With the categories of unequal opportunity and inequitable outcome in hand, it is possible to sort out the mathematical tools into these two bins. It is further possible to sort the tools according to specific situations having to do with the number of districts in a state and the degree to which the targeted party is in a minority. By spelling out which tests are applicable in a particular circumstance, our working paper helps courts best address whatever cases they may encounter.

A court deciding whether a partisan gerrymander is unconstitutional could then apply a two-part test: (1) Does the map unduly deny one party an equal electoral opportunity? (2) Is the resulting outcome advantage substantial, and resistant to changes in voter sentiment?
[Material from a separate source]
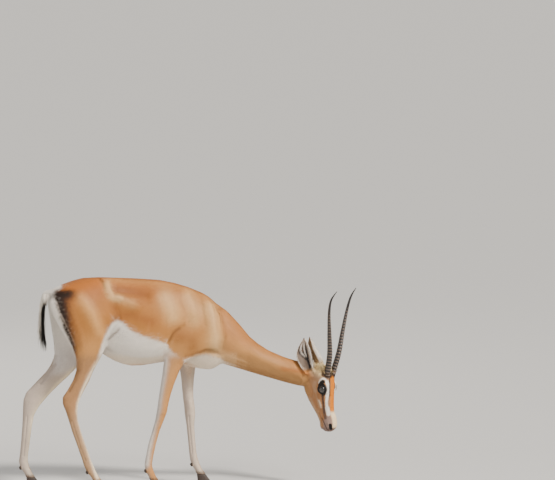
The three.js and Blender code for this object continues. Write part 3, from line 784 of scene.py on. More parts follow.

Each of these questions can be answered with the aid of various math tools—which our cheat sheet (from our working paper) helpfully organizes below. If the answer to both questions is “Yes” then the map fails the test and the partisan gerrymander is unconstitutional.

Our two-part classification is conceptually not far from the original formulation of the 1986 landmark case of Davis v. Bandemer, which first made partisanship in redistricting a justiciable Equal Protection violation. There, Justice Byron White wrote (for a plurality of the Court) that plaintiffs must prove both discriminatory intent and discriminatory effect. If we construe inequality of opportunity as an indication of the redistricters’ likely intent, and a persistent inequitable outcome as the effect of the gerrymander, then the framework that Brian and I propose neatly aligns with the Justices’ first crack at tackling partisan gerrymandering over thirty years ago – but this time with a practical solution.